I was speechless. There are two major points I found wrong with this.
(2) This was the part that really did it in for me. While Javert is chatting away, handcuffs on his wrist, it's OBVIOUS what he's going to do. Even if you hadn't seen the play or read the book, I can't fathom anyone didn't see his suicide coming from a mile away. Especially Valjean. The entire character of Valjean is about forgiveness. He's spent all but the very beginning of the movie going around France, trying to do what's right, to finally find the power to forgive himself for his past. Based upon Valjean's attitude and the reactions of others towards him, there is NO REASON AT ALL why Valjean did NOT try to save Javert. He should have reached for him, tried to talk to him, SOMETHING. But no, Javert made his little speech, standing there for a good few minutes in chains, and then tosses himself into the water while Valjean looks blithely on. Not even a twitch from him ... not until he gets up and walks away, at which point he can only barely contain a smile that threatens to break his face in half. He all but skips down the banks of the Seine, startling a flock of birds dripping in symbolism, and then that's it, movie over.
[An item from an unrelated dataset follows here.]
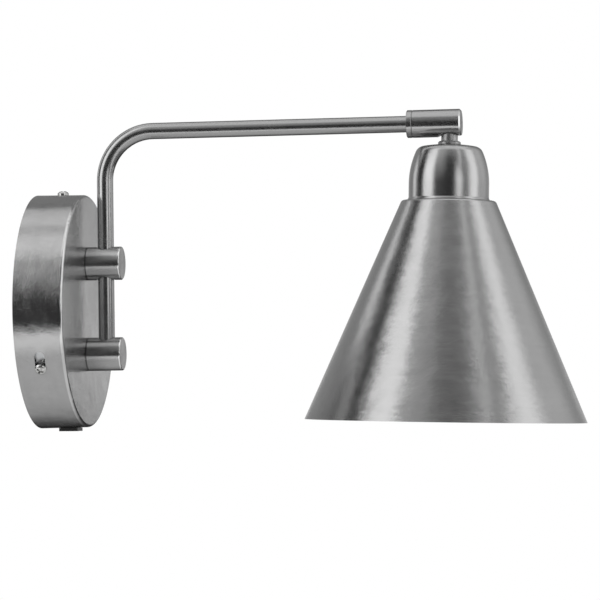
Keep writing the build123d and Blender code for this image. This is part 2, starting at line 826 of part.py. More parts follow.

But all of these points aside, I really did enjoy the movie. Les Miserables is a good story, and this is one adapatation of that story. I have serious grievances with its chosen ending, but all in all, I enjoyed myself. As we so often find with anime, if you can't tolerate anything changed from its original version, then don't go see this movie. But then, I'd have to recommend the same thing about the musical. If you're a musical fan who can't stand things the way Victor Hugo created them, this film isn't for you, either.
If you've neither seen the play nor read the book then I recommend the film to you, but it's impossible for me to say if you'll like it as much as I did. Still, it's worth a shot if you like a good, dramatic movie. Certainly don't go here to laugh ... it's not got "miserable" in the title for nothing, you know.